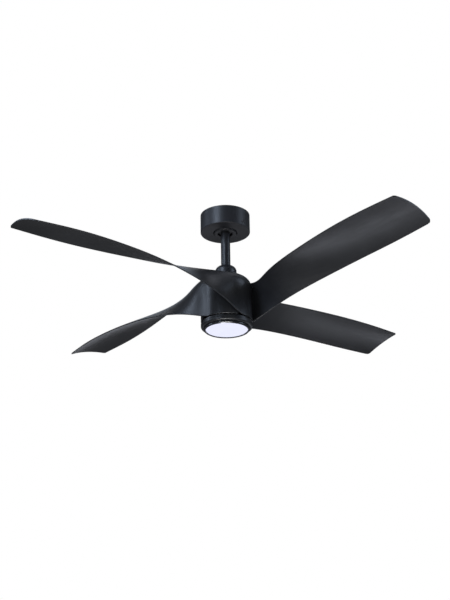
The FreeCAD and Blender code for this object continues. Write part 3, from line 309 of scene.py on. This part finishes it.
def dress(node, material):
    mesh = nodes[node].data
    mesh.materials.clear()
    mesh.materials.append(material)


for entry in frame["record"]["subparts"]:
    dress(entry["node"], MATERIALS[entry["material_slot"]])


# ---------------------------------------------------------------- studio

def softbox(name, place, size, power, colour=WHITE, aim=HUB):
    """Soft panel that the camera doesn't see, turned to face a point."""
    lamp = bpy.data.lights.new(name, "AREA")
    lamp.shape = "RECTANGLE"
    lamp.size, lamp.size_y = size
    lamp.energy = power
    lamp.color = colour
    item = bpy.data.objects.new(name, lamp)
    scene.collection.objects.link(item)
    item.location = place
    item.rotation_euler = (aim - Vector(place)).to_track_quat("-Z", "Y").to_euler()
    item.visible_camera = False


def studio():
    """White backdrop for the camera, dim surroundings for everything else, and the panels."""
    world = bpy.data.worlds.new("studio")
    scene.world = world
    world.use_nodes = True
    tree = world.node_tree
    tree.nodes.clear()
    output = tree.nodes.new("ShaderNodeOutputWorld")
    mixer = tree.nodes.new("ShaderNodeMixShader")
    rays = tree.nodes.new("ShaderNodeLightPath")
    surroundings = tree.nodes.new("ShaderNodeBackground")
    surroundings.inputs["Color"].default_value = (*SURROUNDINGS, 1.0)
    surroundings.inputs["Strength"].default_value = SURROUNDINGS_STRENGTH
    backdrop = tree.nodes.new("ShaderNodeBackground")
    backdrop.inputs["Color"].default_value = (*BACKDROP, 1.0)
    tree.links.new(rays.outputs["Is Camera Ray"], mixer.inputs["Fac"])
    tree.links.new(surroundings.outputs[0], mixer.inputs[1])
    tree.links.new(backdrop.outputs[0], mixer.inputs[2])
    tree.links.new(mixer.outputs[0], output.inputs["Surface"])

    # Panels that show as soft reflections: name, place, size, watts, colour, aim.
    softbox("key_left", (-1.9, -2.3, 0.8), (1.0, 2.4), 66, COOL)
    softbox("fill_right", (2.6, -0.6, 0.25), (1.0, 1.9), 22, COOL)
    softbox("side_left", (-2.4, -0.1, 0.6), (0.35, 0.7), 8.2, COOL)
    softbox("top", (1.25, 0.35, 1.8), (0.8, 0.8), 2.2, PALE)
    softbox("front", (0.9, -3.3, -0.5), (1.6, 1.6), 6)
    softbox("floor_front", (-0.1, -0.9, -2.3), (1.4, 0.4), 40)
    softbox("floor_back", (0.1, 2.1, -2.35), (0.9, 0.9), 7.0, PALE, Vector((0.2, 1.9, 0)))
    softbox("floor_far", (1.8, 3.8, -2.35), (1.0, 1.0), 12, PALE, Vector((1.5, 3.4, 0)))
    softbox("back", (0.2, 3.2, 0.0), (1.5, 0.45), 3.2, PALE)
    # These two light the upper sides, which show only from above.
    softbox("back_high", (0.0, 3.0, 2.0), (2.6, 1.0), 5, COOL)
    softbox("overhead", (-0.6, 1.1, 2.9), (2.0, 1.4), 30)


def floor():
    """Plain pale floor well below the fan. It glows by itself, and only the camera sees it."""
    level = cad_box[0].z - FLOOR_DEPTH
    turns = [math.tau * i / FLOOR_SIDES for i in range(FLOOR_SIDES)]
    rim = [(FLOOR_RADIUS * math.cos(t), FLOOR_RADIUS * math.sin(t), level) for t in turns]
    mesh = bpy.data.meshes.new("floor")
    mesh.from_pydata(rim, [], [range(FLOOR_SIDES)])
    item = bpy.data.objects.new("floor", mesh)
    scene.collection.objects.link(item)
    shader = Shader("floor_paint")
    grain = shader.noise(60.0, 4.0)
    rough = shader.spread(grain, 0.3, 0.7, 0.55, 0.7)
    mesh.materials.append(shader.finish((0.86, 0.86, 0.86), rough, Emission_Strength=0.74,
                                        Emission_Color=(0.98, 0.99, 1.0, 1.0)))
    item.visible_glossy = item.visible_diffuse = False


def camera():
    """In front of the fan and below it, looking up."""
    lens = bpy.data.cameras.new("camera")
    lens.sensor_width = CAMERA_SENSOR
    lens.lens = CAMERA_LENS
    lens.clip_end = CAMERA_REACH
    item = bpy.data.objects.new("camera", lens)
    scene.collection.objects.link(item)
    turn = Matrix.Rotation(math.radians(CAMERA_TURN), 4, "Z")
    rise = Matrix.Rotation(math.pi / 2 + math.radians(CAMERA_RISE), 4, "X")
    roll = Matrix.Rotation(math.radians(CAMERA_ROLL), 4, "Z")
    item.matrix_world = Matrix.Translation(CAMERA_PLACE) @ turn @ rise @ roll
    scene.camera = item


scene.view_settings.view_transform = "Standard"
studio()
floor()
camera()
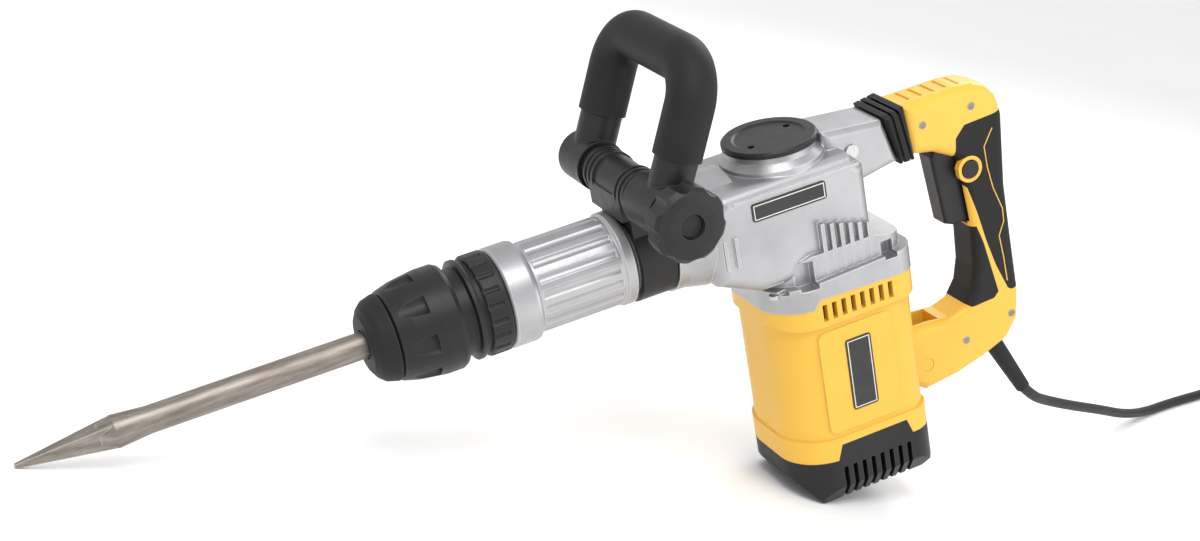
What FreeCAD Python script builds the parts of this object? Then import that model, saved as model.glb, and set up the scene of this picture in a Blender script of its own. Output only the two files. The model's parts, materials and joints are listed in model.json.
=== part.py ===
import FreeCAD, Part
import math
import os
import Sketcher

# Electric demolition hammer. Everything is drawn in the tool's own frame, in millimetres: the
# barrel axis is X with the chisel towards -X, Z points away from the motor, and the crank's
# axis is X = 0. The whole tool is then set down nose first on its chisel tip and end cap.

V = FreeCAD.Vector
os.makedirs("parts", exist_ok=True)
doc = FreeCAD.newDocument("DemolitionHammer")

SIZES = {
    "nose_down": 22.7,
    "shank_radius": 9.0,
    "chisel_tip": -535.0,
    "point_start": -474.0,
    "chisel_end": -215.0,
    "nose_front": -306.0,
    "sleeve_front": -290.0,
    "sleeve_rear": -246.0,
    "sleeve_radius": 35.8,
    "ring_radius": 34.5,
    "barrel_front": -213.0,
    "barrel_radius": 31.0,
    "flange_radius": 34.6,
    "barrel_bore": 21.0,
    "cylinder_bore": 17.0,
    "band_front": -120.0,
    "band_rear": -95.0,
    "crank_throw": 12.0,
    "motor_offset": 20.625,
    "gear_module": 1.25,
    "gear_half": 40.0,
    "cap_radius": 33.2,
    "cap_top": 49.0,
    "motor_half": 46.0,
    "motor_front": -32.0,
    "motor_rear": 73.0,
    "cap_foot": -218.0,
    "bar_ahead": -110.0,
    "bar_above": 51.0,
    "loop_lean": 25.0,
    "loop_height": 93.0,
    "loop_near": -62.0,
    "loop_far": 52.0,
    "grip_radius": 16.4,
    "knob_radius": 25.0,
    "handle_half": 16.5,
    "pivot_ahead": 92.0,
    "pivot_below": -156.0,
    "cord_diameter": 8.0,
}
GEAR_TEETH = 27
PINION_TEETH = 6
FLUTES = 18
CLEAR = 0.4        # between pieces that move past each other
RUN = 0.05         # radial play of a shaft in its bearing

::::

The request: Examine the records and report how many lines contain the string "import". Only the number should be given.

Expected answer: 5